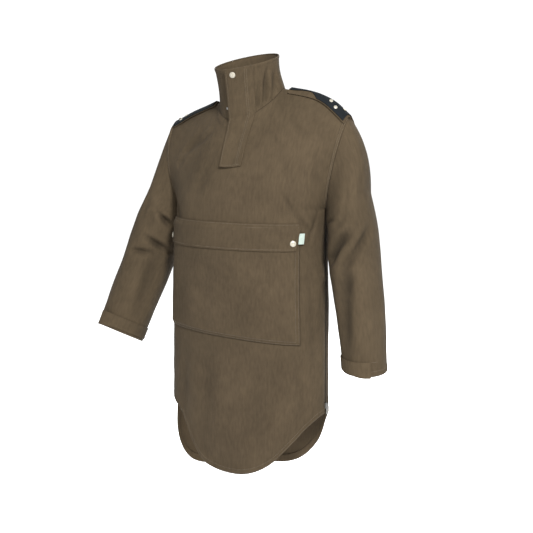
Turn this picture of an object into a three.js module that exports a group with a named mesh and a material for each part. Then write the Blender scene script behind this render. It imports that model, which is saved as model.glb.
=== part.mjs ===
import * as THREE from 'three';

// A smock of proofed cloth as it hangs when worn, empty inside.
// Millimetres. Z up, the front looks along -Y, the wearer's left is +X.
// Z is 0 at the two side points of the neck seam.

const WALL = 1.6;
const SEAM = 0.3;
const SHOULDER = {
  left: { x: 259, y: 36, z: -74 },
  right: { x: 244, y: 38, z: -89 },
};
// Share of the way from the neck to the armhole, and of the drop done there.
const SHOULDER_FALL = {
  left: [
    { way: 0, drop: 0 }, { way: 0.17, drop: 0.06 }, { way: 0.4, drop: 0.15 },
    { way: 0.58, drop: 0.27 }, { way: 0.78, drop: 0.5 }, { way: 0.94, drop: 0.83 },
    { way: 1, drop: 1 },
  ],
  right: [
    { way: 0, drop: 0 }, { way: 0.3, drop: 0.3 }, { way: 0.6, drop: 0.57 },
    { way: 0.85, drop: 0.85 }, { way: 1, drop: 1 },
  ],
};
// The neck seam and the rim both stand a little lower on the right.
const NECK = {
  x: 86, mid: 7, y: 10, z: 0, front: 74, back: 54, frontDrop: 60, backRise: 10, roll: 28,
};
const RIM = { x: 79, mid: -1, yMid: -8, half: 81, zMid: 74, tilt: 20, roll: 14 };
const UNDERARM = { x: 209, y: 24, z: -290 };
const ARMHOLE = { front: 44, back: 60, bulgeFront: 8, bulgeBack: 12 };
const ROUND = 2.2;

// Level of the body ring, its half width, depth to the front and to the back
// of the side line, and where the side line stands.
const LEVELS = [
  { z: -290, half: 209, front: 139, back: 88, mid: 24 },
  { z: -380, half: 208, front: 133, back: 90, mid: 16 },
  { z: -480, half: 215, front: 122, back: 92, mid: 8 },
  { z: -620, half: 218, front: 110, back: 97, mid: 2 },
  { z: -780, half: 219, front: 104, back: 102, mid: 0 },
  { z: -1000, half: 219, front: 102, back: 104, mid: 0 },
];

// Angle from the left side line and the height of the hem there.
const FRONT_HEM = [
  { at: 0, z: -796 }, { at: 14, z: -804 }, { at: 28, z: -826 }, { at: 40, z: -857 },
  { at: 50, z: -887 }, { at: 60, z: -919 }, { at: 70, z: -941 }, { at: 80, z: -954 },
  { at: 90, z: -957 }, { at: 100, z: -951 }, { at: 110, z: -936 }, { at: 118, z: -902 },
  { at: 126, z: -858 }, { at: 136, z: -822 }, { at: 150, z: -804 }, { at: 165, z: -797 },
  { at: 180, z: -797 },
];
const BACK_HEM = [
  { at: 0, z: -796 }, { at: 14, z: -800 }, { at: 30, z: -830 }, { at: 42, z: -884 },
  { at: 52, z: -917 }, { at: 64, z: -951 }, { at: 76, z: -972 }, { at: 90, z: -983 },
  { at: 106, z: -990 }, { at: 126, z: -1004 }, { at: 140, z: -1010 }, { at: 152, z: -999 },
  { at: 162, z: -966 }, { at: 170, z: -916 }, { at: 176, z: -857 }, { at: 180, z: -797 },
];
// How far the right edge of the back tail stands out, and from which height.
const TAIL_FLARE = { out: 29, from: -750, to: -960, at: 158, spread: 42 };

// Angle round the body and share along the shoulder seam, armhole to neck.
const COLUMNS = [
  { at: 0, shoulder: 0 }, { at: 8, shoulder: 0.03 }, { at: 16, shoulder: 0.09 },
  { at: 24, shoulder: 0.18 }, { at: 32, shoulder: 0.3 }, { at: 40, shoulder: 0.45 },
  { at: 47, shoulder: 0.62 }, { at: 54, shoulder: 0.81 }, { at: 60, shoulder: 1 },
];
const NECK_AT = 60;
const SLIT = { left: 6, right: 0, bottom: 0.5 };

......

◆ **Short problem**
Please output the complete data exactly.

◆ **Full output**
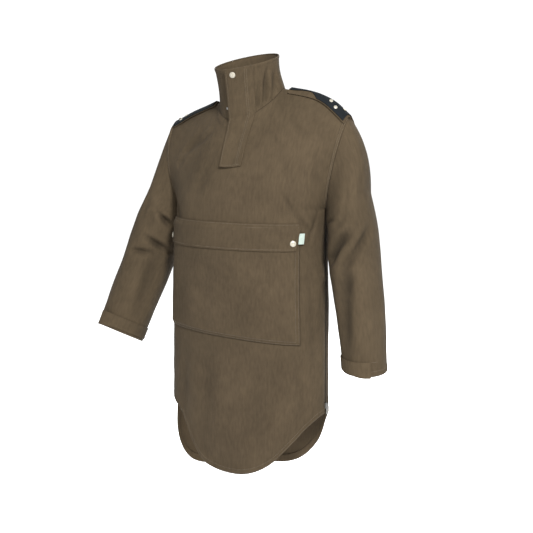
Turn this picture of an object into a three.js module that exports a group with a named mesh and a material for each part. Then write the Blender scene script behind this render. It imports that model, which is saved as model.glb.
=== part.mjs ===
import * as THREE from 'three';

// A smock of proofed cloth as it hangs when worn, empty inside.
// Millimetres. Z up, the front looks along -Y, the wearer's left is +X.
// Z is 0 at the two side points of the neck seam.

const WALL = 1.6;
const SEAM = 0.3;
const SHOULDER = {
  left: { x: 259, y: 36, z: -74 },
  right: { x: 244, y: 38, z: -89 },
};
// Share of the way from the neck to the armhole, and of the drop done there.
const SHOULDER_FALL = {
  left: [
    { way: 0, drop: 0 }, { way: 0.17, drop: 0.06 }, { way: 0.4, drop: 0.15 },
    { way: 0.58, drop: 0.27 }, { way: 0.78, drop: 0.5 }, { way: 0.94, drop: 0.83 },
    { way: 1, drop: 1 },
  ],
  right: [
    { way: 0, drop: 0 }, { way: 0.3, drop: 0.3 }, { way: 0.6, drop: 0.57 },
    { way: 0.85, drop: 0.85 }, { way: 1, drop: 1 },
  ],
};
// The neck seam and the rim both stand a little lower on the right.
const NECK = {
  x: 86, mid: 7, y: 10, z: 0, front: 74, back: 54, frontDrop: 60, backRise: 10, roll: 28,
};
const RIM = { x: 79, mid: -1, yMid: -8, half: 81, zMid: 74, tilt: 20, roll: 14 };
const UNDERARM = { x: 209, y: 24, z: -290 };
const ARMHOLE = { front: 44, back: 60, bulgeFront: 8, bulgeBack: 12 };
const ROUND = 2.2;

// Level of the body ring, its half width, depth to the front and to the back
// of the side line, and where the side line stands.
const LEVELS = [
  { z: -290, half: 209, front: 139, back: 88, mid: 24 },
  { z: -380, half: 208, front: 133, back: 90, mid: 16 },
  { z: -480, half: 215, front: 122, back: 92, mid: 8 },
  { z: -620, half: 218, front: 110, back: 97, mid: 2 },
  { z: -780, half: 219, front: 104, back: 102, mid: 0 },
  { z: -1000, half: 219, front: 102, back: 104, mid: 0 },
];

// Angle from the left side line and the height of the hem there.
const FRONT_HEM = [
  { at: 0, z: -796 }, { at: 14, z: -804 }, { at: 28, z: -826 }, { at: 40, z: -857 },
  { at: 50, z: -887 }, { at: 60, z: -919 }, { at: 70, z: -941 }, { at: 80, z: -954 },
  { at: 90, z: -957 }, { at: 100, z: -951 }, { at: 110, z: -936 }, { at: 118, z: -902 },
  { at: 126, z: -858 }, { at: 136, z: -822 }, { at: 150, z: -804 }, { at: 165, z: -797 },
  { at: 180, z: -797 },
];
const BACK_HEM = [
  { at: 0, z: -796 }, { at: 14, z: -800 }, { at: 30, z: -830 }, { at: 42, z: -884 },
  { at: 52, z: -917 }, { at: 64, z: -951 }, { at: 76, z: -972 }, { at: 90, z: -983 },
  { at: 106, z: -990 }, { at: 126, z: -1004 }, { at: 140, z: -1010 }, { at: 152, z: -999 },
  { at: 162, z: -966 }, { at: 170, z: -916 }, { at: 176, z: -857 }, { at: 180, z: -797 },
];
// How far the right edge of the back tail stands out, and from which height.
const TAIL_FLARE = { out: 29, from: -750, to: -960, at: 158, spread: 42 };

// Angle round the body and share along the shoulder seam, armhole to neck.
const COLUMNS = [
  { at: 0, shoulder: 0 }, { at: 8, shoulder: 0.03 }, { at: 16, shoulder: 0.09 },
  { at: 24, shoulder: 0.18 }, { at: 32, shoulder: 0.3 }, { at: 40, shoulder: 0.45 },
  { at: 47, shoulder: 0.62 }, { at: 54, shoulder: 0.81 }, { at: 60, shoulder: 1 },
];
const NECK_AT = 60;
const SLIT = { left: 6, right: 0, bottom: 0.5 };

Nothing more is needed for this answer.